Moreover, the tired line that outside agitators are the reason for social unrest must be consistently challenged. Police, government officials, segregationists and liberals alike have leveed this charge time and time again throughout history. Some have also said that those who do not live in the region do not have an understanding of the local ramifications of our actions. On the contrary, those who say this don’t understand the global ramifications of what happened; Ferguson is America and beyond. The nature of our struggle in Ferguson and greater Saint Louis has touched a deep and depressingly familiar nerve nationally and internationally. Many have returned to the region to deploy the skills we’ve acquired in past social movements. Like generations before, we have returned home in search of the promise of American democracy. It has been the shameful images of teargas and tanks on American soil that prompted the nation to pay attention to these young people—most of whom are not in our pews.
Calls for moderation are the hallmark of leadership too closely tied to the powers that be.
Mike Brown’s death is an American story. Every other day — somewhere in America — grieving parents and an enraged community set up makeshift memorials for their fallen — candles are lit and teddy bears lain upon the altars of black and brown suffering. And the justice system gives us little to no recourse.
Ferguson is just one link in an entire chain of global phenomena. From Palestine to Paris, oppressed people around the world sent solidarity messages and joined in protest, making links to their specific struggles. In concert with the Arab Spring, the 2011 London uprising and the Occupy Movement, Ferguson must be properly situated as part of a worldwide movement of historically oppressed people throwing off the shackles of tyranny, which is all too often buttressed by respectable religious leadership.
The tone and tenor of these protests are loud, raucous and at times profane, but nonetheless beautiful and righteous. One of the main methods of protest has been taking to the streets and reclaiming public space. Ferguson is the latest iteration of youthful holy impatience. The universal sign for surrender — hands up — has been transformed into an international gesture of those yearning to breathe free. Around the world the disinherited and disenfranchised have been met with riotous police, teargas, tanks, rubber bullets and media assassinations.
For over 100 days, Ferguson protesters have been overwhelmingly nonviolent. There has been some property destruction. I witnessed first hand plastic water bottles thrown at baton wielding, assault weapon-pointing riot police flanked by armored vehicles. I repudiate and foreswear violence, but must be equally concerned about the conditions that produce civilian unrest.
Martin Luther King, Jr., the nation’s most venerable apostle of nonviolence, once observed, “A riot is the language of the unheard.” To be haunted, hunted and hated is nothing less than maddening. The untold level of police harassment experienced by most young black folks creates a daily existential crisis. Heavily policed and deprived of decent wages and a proper education, some young people expressed discontent via property destruction and looting. In many instances, community members prevented destructive behavior by blocking the entrances to stores, urging their compatriots to stop. This was not reported in the mainstream media but many of us who were in the streets witnessed it with our own eyes.

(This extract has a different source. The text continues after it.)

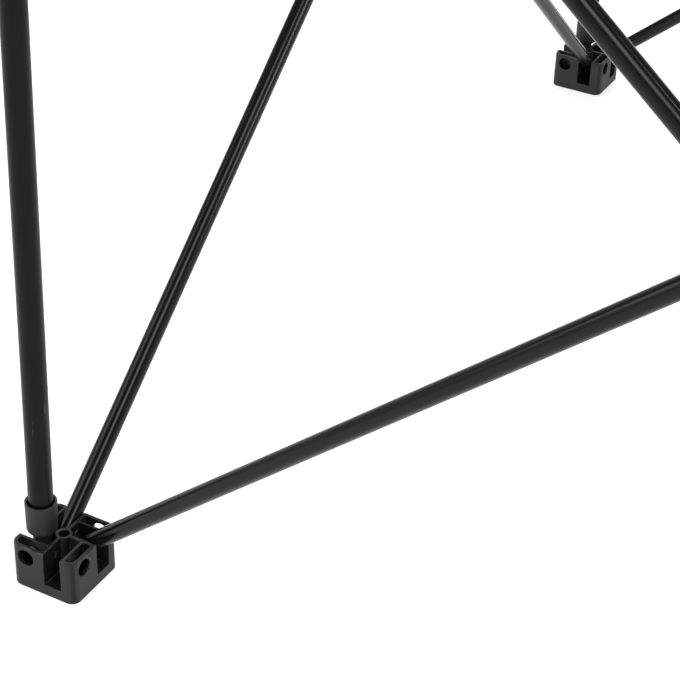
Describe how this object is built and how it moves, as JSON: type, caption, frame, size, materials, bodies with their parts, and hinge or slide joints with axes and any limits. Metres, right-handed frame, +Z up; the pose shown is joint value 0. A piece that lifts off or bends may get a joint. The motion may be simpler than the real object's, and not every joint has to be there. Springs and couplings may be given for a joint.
{
  "type": "folding support frame",
  "caption": "Square pop-up scissor frame of black tubes: moulded corner hubs at foot and top, crossed arms on each side and an upright post at each corner.",
  "frame": {"origin": "on the floor, below the middle of the open frame", "axes": "+Z up; +X to the right and +Y to the back along the hub rows; the frame stands open at rest"},
  "size_m": [0.8946, 0.8946, 0.7568],
  "materials": {
    "hub_plastic": "matte black moulded nylon",
    "socket_plastic": "matte black moulded nylon",
    "plug_nylon": "black nylon",
    "arm_tube": "satin black coated tube",
    "post_tube": "satin black coated tube",
    "pin_steel": "plain steel",
    "rivet_steel": "black coated steel"
  },
  "bodies": {
    "foot_front_left": {"foot_hub_front_left": "hub_plastic", "foot_pins_front_left": "pin_steel"},
    "foot_front_right": {"foot_hub_front_right": "hub_plastic", "foot_pins_front_right": "pin_steel"},
    "foot_back_right": {"foot_hub_back_right": "hub_plastic", "foot_pins_back_right": "pin_steel"},
    "foot_back_left": {"foot_hub_back_left": "hub_plastic", "foot_pins_back_left": "pin_steel"},
    "top_front_left": {"top_hub_front_left": "hub_plastic", "top_pins_front_left": "pin_steel"},
    "top_front_right": {"top_hub_front_right": "hub_plastic", "top_pins_front_right": "pin_steel"},
    "top_back_right": {"top_hub_back_right": "hub_plastic", "top_pins_back_right": "pin_steel"},
    "top_back_left": {"top_hub_back_left": "hub_plastic", "top_pins_back_left": "pin_steel"},
    "front_inner": {"front_inner_arm": "arm_tube", "front_inner_plugs": "plug_nylon", "front_cross_rivet": "rivet_steel", "front_cross_spacer": "plug_nylon"},
    "front_outer": {"front_outer_arm": "arm_tube", "front_outer_plugs": "plug_nylon"},
    "right_inner": {"right_inner_arm": "arm_tube", "right_inner_plugs": "plug_nylon", "right_cross_rivet": "rivet_steel", "right_cross_spacer": "plug_nylon"},
    "right_outer": {"right_outer_arm": "arm_tube", "right_outer_plugs": "plug_nylon"},
    "back_inner": {"back_inner_arm": "arm_tube", "back_inner_plugs": "plug_nylon", "back_cross_rivet": "rivet_steel", "back_cross_spacer": "plug_nylon"},
    "back_outer": {"back_outer_arm": "arm_tube", "back_outer_plugs": "plug_nylon"},
    "left_inner": {"left_inner_arm": "arm_tube", "left_inner_plugs": "plug_nylon", "left_cross_rivet": "rivet_steel", "left_cross_spacer": "plug_nylon"},
    "left_outer": {"left_outer_arm": "arm_tube", "left_outer_plugs": "plug_nylon"},
    "upright_front_left": {"post_front_left": "post_tube", "post_socket_front_left": "socket_plastic", "post_head_front_left": "socket_plastic"},
    "upright_front_right": {"post_front_right": "post_tube", "post_socket_front_right": "socket_plastic", "post_head_front_right": "socket_plastic"},
    "upright_back_right": {"post_back_right": "post_tube", "post_socket_back_right": "socket_plastic", "post_head_back_right": "socket_plastic"},
    "upright_back_left": {"post_back_left": "post_tube", "post_socket_back_left": "socket_plastic", "post_head_back_left": "socket_plastic"}
  },
  "joints": [
    {"name": "fold", "type": "hinge", "parent": "foot_front_left", "child": "front_inner", "pos_m": [-0.4104, -0.4155, 0.0244], "axis": [0, -1, 0], "range_deg": [0, 46.5]},
    {"name": "front_crossing", "type": "hinge", "parent": "front_inner", "child": "front_outer", "pos_m": [0, -0.423, 0.3784], "axis": [0, -1, 0], "range_deg": [-93.19, 0]},
    {"name": "top_front_right_pivot", "type": "hinge", "parent": "front_inner", "child": "top_front_right", "pos_m": [0.4104, -0.4155, 0.7324], "axis": [0, -1, 0], "range_deg": [-46.59, 0]},
    {"name": "foot_front_right_pivot", "type": "hinge", "parent": "front_outer", "child": "foot_front_right", "pos_m": [0.4104, -0.4305, 0.0244], "axis": [0, -1, 0], "range_deg": [0, 46.59]},
    {"name": "top_front_left_pivot", "type": "hinge", "parent": "front_outer", "child": "top_front_left", "pos_m": [-0.4104, -0.4305, 0.7324], "axis": [0, -1, 0], "range_deg": [0, 46.59]},
    {"name": "left_outer_pivot", "type": "hinge", "parent": "foot_front_left", "child": "left_outer", "pos_m": [-0.4305, -0.4104, 0.0244], "axis": [1, 0, 0], "range_deg": [0, 46.59]},
    {"name": "left_crossing", "type": "hinge", "parent": "left_outer", "child": "left_inner", "pos_m": [-0.423, 0, 0.3784], "axis": [1, 0, 0], "range_deg": [-93.19, 0]},
    {"name": "top_back_left_pivot", "type": "hinge", "parent": "left_outer", "child": "top_back_left", "pos_m": [-0.4305, 0.4104, 0.7324], "axis": [1, 0, 0], "range_deg": [-46.59, 0]},
    {"name": "foot_back_left_pivot", "type": "hinge", "parent": "left_inner", "child": "foot_back_left", "pos_m": [-0.4155, 0.4104, 0.0244], "axis": [1, 0, 0], "range_deg": [0, 46.59]},
    {"name": "right_inner_pivot", "type": "hinge", "parent": "foot_front_right", "child": "right_inner", "pos_m": [0.4155, -0.4104, 0.0244], "axis": [1, 0, 0], "range_deg": [0, 46.59]},
    {"name": "right_crossing", "type": "hinge", "parent": "right_inner", "child": "right_outer", "pos_m": [0.423, 0, 0.3784], "axis": [1, 0, 0], "range_deg": [-93.19, 0]},
    {"name": "top_back_right_pivot", "type": "hinge", "parent": "right_inner", "child": "top_back_right", "pos_m": [0.4155, 0.4104, 0.7324], "axis": [1, 0, 0], "range_deg": [-46.59, 0]},
    {"name": "foot_back_right_pivot", "type": "hinge", "parent": "right_outer", "child": "foot_back_right", "pos_m": [0.4305, 0.4104, 0.0244], "axis": [1, 0, 0], "range_deg": [0, 46.59]},
    {"name": "back_outer_pivot", "type": "hinge", "parent": "foot_back_left", "child": "back_outer", "pos_m": [-0.4104, 0.4305, 0.0244], "axis": [0, -1, 0], "range_deg": [0, 46.59]},
    {"name": "back_crossing", "type": "hinge", "parent": "back_outer", "child": "back_inner", "pos_m": [0, 0.423, 0.3784], "axis": [0, -1, 0], "range_deg": [-93.19, 0]},
    {"name": "upright_front_left_swing", "type": "hinge", "parent": "foot_front_left", "child": "upright_front_left", "pos_m": [-0.4356, -0.4305, 0.0244], "axis": [0, -1, 0], "range_deg": [0, 20]},
    {"name": "upright_front_right_swing", "type": "hinge", "parent": "foot_front_right", "child": "upright_front_right", "pos_m": [0.4305, -0.4356, 0.0244], "axis": [1, 0, 0], "range_deg": [0, 20]},
    {"name": "upright_back_right_swing", "type": "hinge", "parent": "foot_back_right", "child": "upright_back_right", "pos_m": [0.4356, 0.4305, 0.0244], "axis": [0, 1, 0], "range_deg": [0, 20]},
    {"name": "upright_back_left_swing", "type": "hinge", "parent": "foot_back_left", "child": "upright_back_left", "pos_m": [-0.4305, 0.4356, 0.0244], "axis": [-1, 0, 0], "range_deg": [0, 20]}
  ],
  "couplings": [
    {"joint": "front_crossing", "follows": "fold", "ratio": -2},
    {"joint": "top_front_right_pivot", "follows": "fold", "ratio": -1},
    {"joint": "foot_front_right_pivot", "follows": "fold", "ratio": 1},
    {"joint": "top_front_left_pivot", "follows": "fold", "ratio": 1},
    {"joint": "left_outer_pivot", "follows": "fold", "ratio": 1},
    {"joint": "left_crossing", "follows": "fold", "ratio": -2},
    {"joint": "top_back_left_pivot", "follows": "fold", "ratio": -1},
    {"joint": "foot_back_left_pivot", "follows": "fold", "ratio": 1},
    {"joint": "right_inner_pivot", "follows": "fold", "ratio": 1},
    {"joint": "right_crossing", "follows": "fold", "ratio": -2},
    {"joint": "top_back_right_pivot", "follows": "fold", "ratio": -1},
    {"joint": "foot_back_right_pivot", "follows": "fold", "ratio": 1},
    {"joint": "back_outer_pivot", "follows": "fold", "ratio": 1},
    {"joint": "back_crossing", "follows": "fold", "ratio": -2}
  ]
}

Local, state, and federal agencies and elected representatives have made it clear that black lives do not matter. In anticipation of what we believe will be a miscarriage of justice, police agencies have stockpiled enough weapons to wage war on a small country. Young people have been backed into a corner, with many leaders and clergy calling on them to calm down. They have been betrayed by every level of government, tragically by many of the very same churches and traditional civil rights groups that broke the back of American apartheid. Young folks have made a way out of no way. They are the generation we have been waiting for.
Called to protest
There is a certain irony in clergy calling upon youth to calm down to allow the system a chance to run its course. These calls for moderation are the hallmark of leadership too closely tied to the powers that be. It is grounded in a fundamental belief that the system is largely good, perhaps flawed, and with a few bad apples. On the contrary, our struggle is not against a few bad apples, but against a rotten system. As the young activists have chanted: “The whole damn system is guilty as hell.”

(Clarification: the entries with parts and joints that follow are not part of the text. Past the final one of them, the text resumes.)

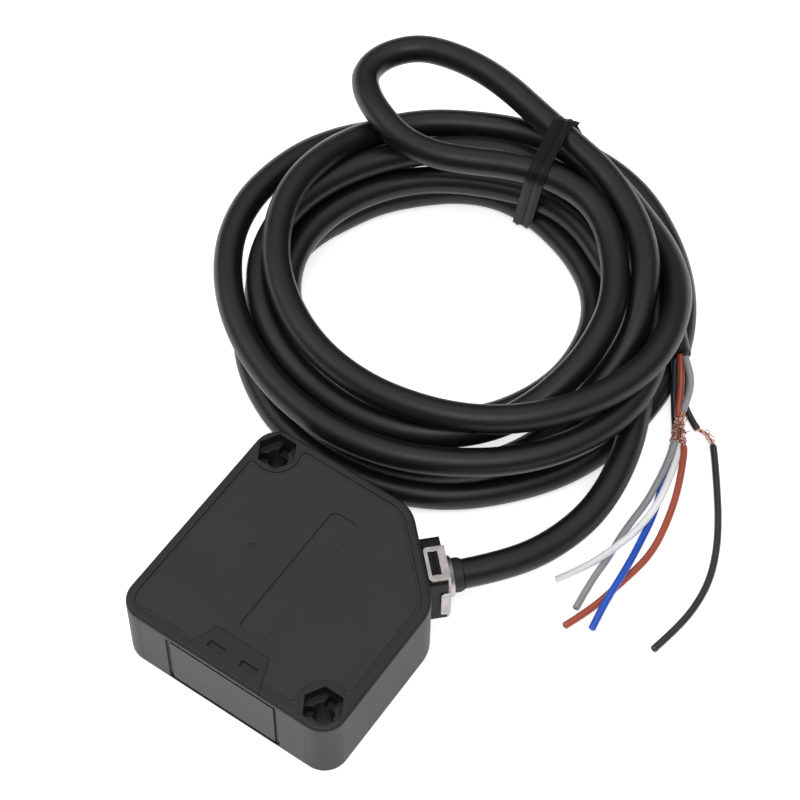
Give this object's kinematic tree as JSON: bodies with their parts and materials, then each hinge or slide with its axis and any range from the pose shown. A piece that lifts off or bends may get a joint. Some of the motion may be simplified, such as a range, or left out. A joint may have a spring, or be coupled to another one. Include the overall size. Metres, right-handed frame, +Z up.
{
  "type": "photoelectric sensor",
  "caption": "Slim square photoelectric sensor with relay output, nut-pocket mounting holes and a coiled, tied cable.",
  "frame": {"origin": "centre of the square housing at its bottom broad face, which rests on the surface", "axes": "+Z up through the thin direction, +X out of the lens face, adjuster panel facing -Y, cable leaving the cut corner between -X and +Y"},
  "size_m": [0.1564, 0.1304, 0.0245],
  "materials": {
    "housing_plastic": "fine-textured moulded PBT, matte charcoal",
    "cover_plastic": "fine-textured moulded PBT, matte charcoal",
    "front_plastic": "fine-textured moulded polycarbonate, matte charcoal",
    "window_plastic": "dark infrared-passing filter plastic, satin",
    "panel_plastic": "moulded, matte charcoal",
    "inner_black_plastic": "matte black moulding",
    "clear_lens": "polished clear acrylic",
    "led_resin": "clear epoxy",
    "tinned_metal": "tinned, satin",
    "circuit_board": "green solder mask on glass epoxy",
    "capacitor_sleeve": "dark shrink sleeve",
    "ceramic_tan": "fired ceramic",
    "relay_plastic": "moulded thermoplastic",
    "copper_wire": "drawn copper",
    "relay_iron": "nickel-plated soft iron",
    "contact_alloy": "spring bronze with silver rivet",
    "knob_plastic": "moulded, satin, light grey",
    "seal_rubber": "soft black rubber",
    "guide_green": "translucent green light guide",
    "guide_orange": "translucent orange light guide",
    "gland_plastic": "moulded, matte black",
    "bushing_rubber": "matte black rubber",
    "clip_steel": "pressed stainless spring steel, satin",
    "cable_sheath": "flexible black PVC sheath",
    "tie_vinyl": "flat black vinyl tie",
    "core_brown": "brown PVC insulation",
    "core_blue": "blue PVC insulation",
    "core_grey": "grey PVC insulation",
    "core_white": "white PVC insulation",
    "core_black": "black PVC insulation"
  },
  "bodies": {
    "housing": {"case": "housing_plastic", "side_cover": "cover_plastic", "front_cover": "front_plastic", "lens_window": "window_plastic", "control_panel": "panel_plastic", "optics_holder": "inner_black_plastic", "emitter_lens": "clear_lens", "receiver_lens": "clear_lens", "emitter_led": "led_resin", "photodiode": "inner_black_plastic", "receiver_shield": "tinned_metal", "optics_board": "circuit_board", "main_board": "circuit_board", "board_screws": "tinned_metal", "controller_chip": "inner_black_plastic", "driver_chips": "inner_black_plastic", "reservoir_capacitors": "capacitor_sleeve", "chip_resistors": "inner_black_plastic", "ceramic_capacitors": "ceramic_tan", "board_link_pins": "tinned_metal", "relay_base": "relay_plastic", "relay_cover": "relay_plastic", "relay_bobbin": "relay_plastic", "relay_winding": "copper_wire", "relay_core": "relay_iron", "relay_yoke": "relay_iron", "relay_break_contact": "contact_alloy", "relay_make_contact": "contact_alloy", "sensitivity_potentiometer": "relay_plastic", "mode_switch": "relay_plastic", "knob_seals": "seal_rubber", "stability_light_guide": "guide_green", "output_light_guide": "guide_orange", "indicator_leds": "led_resin", "panel_board": "circuit_board", "gland_block": "gland_plastic", "cable_bushing": "bushing_rubber", "cable_clip": "clip_steel", "cable_in_gland": "cable_sheath", "inner_cores": "core_grey", "cable_exit": "cable_sheath", "cable_coil": "cable_sheath", "cable_loop": "cable_sheath", "cable_tie": "tie_vinyl", "core_brown": "core_brown", "core_blue": "core_blue", "core_grey": "core_grey", "core_white": "core_white", "core_black": "core_black"},
    "armature": {"relay_armature": "relay_iron", "relay_moving_contact": "contact_alloy"},
    "sensitivity_adjuster": {"sensitivity_knob": "knob_plastic"},
    "mode_selector": {"mode_knob": "knob_plastic"}
  },
  "joints": [
    {"name": "sensitivity_adjustment", "type": "hinge", "parent": "housing", "child": "sensitivity_adjuster", "pos_m": [-0.0095, -0.0247, 0.0087], "axis": [0, 1, 0], "range_deg": [-135, 135]},
    {"name": "mode_selection", "type": "hinge", "parent": "housing", "child": "mode_selector", "pos_m": [-0.001, -0.0247, 0.0087], "axis": [0, 1, 0], "range_deg": [0, 90]},
    {"name": "relay_switching", "type": "hinge", "parent": "housing", "child": "armature", "pos_m": [0.00565, 0.0135, 0.0136], "axis": [0, 1, 0], "range_deg": [0, 8], "stiffness_Nm_per_rad": 0.005, "springref_deg": -5.73}
  ]
}
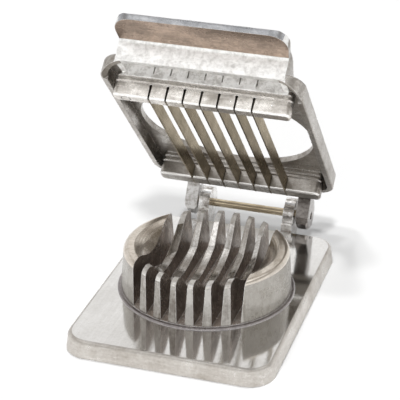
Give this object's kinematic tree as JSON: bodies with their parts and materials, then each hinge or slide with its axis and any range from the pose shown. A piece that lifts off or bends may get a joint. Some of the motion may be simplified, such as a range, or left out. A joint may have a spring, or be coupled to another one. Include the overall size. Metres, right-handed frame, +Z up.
{
  "type": "egg slicer",
  "caption": "Cast metal egg slicer: a round slotted cup stands on a flat base, and a hinged lid brings parallel flat blades down through the cup.",
  "frame": {"origin": "on the ground at the middle of the base casting's rectangular footprint", "axes": "+Z up, +Y towards the hinge at the back, +X to the right seen from the finger lip at the front; -X to +X runs along the hinge pin. Stored with the lid part open, as it is used to lay an egg in."},
  "size_m": [0.084, 0.13, 0.1255],
  "materials": {
    "plate_metal": "cast, polished on the plate and satin on the cup and edges",
    "lid_metal": "cast, tumbled satin with darker corners",
    "pin_metal": "drawn rod, slightly tarnished",
    "wire_steel": "plain wire",
    "blade_steel": "rolled stainless strip, satin"
  },
  "bodies": {
    "base": {"base_casting": "plate_metal", "hinge_pin": "pin_metal"},
    "lid": {"lid_casting": "lid_metal", "front_blade_wire": "wire_steel", "rear_blade_wire": "wire_steel", "blade_1": "blade_steel", "blade_2": "blade_steel", "blade_3": "blade_steel", "blade_4": "blade_steel", "blade_5": "blade_steel", "blade_6": "blade_steel", "blade_7": "blade_steel"}
  },
  "joints": [
    {"name": "lid_hinge", "type": "hinge", "parent": "base", "child": "lid", "pos_m": [0, 0.0654, 0.0118], "axis": [-1, 0, 0], "range_deg": [-47.4, 64]}
  ]
}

These words, chanted with the voraciousness of an injured, traumatized, but deeply resilient community must be affirmed. And we must also take a step further. We, too, should be angry; we, too, should be mad as hell. Our blood should boil at that fact that black blood is spilled with impunity in the United States. If we are not mad as hell, is it because we have forgotten that Mike Brown lay on the street for more than four hours? Or that police dogs and back-up officers were called to the scene before emergency services? Have we chosen to repress the litany of names from Emmett Till to Jordan Davis to Renisha McBride to Amadou Diallo to Andy Lopez to Trayvon Martin to John Crawford and on and on and on? Are we not paying attention to this critical moment in the struggle against oppression? To be sure we must be angry, but our anger cannot have the last word.
Nonviolent civil disobedience presents us with the container to channel our anger into a powerful force for justice. The spirit that guides nonviolent civil disobedience is a deep abiding love, which only comes with deep preparation. “Acceptable” protest only tampers the fire and quiets the possibility of deep abiding love to run its course.
Hence we are called to choose sides. Clergy must not only “support” protesters. We are called to be protesters — at once outraged and disciplined. By placing our bodies on the cross of a militarized police, deep infrastructural racial bias and a system that profits from human misery, a new way of being and seeing America and all its promise is being born.
A willingness to be bruised, broken or detained for the sake of the gospel is our only option. Once we make this choice then and only then will our presence be warranted and blessed by the youth who quite reasonably distrust us. The side of love requires that we are uncomfortable. Deep abiding love challenges pastor, protester and police officer alike. The road from accommodation to acting in nonviolent civil disobedience is long and muddy. But we will get there.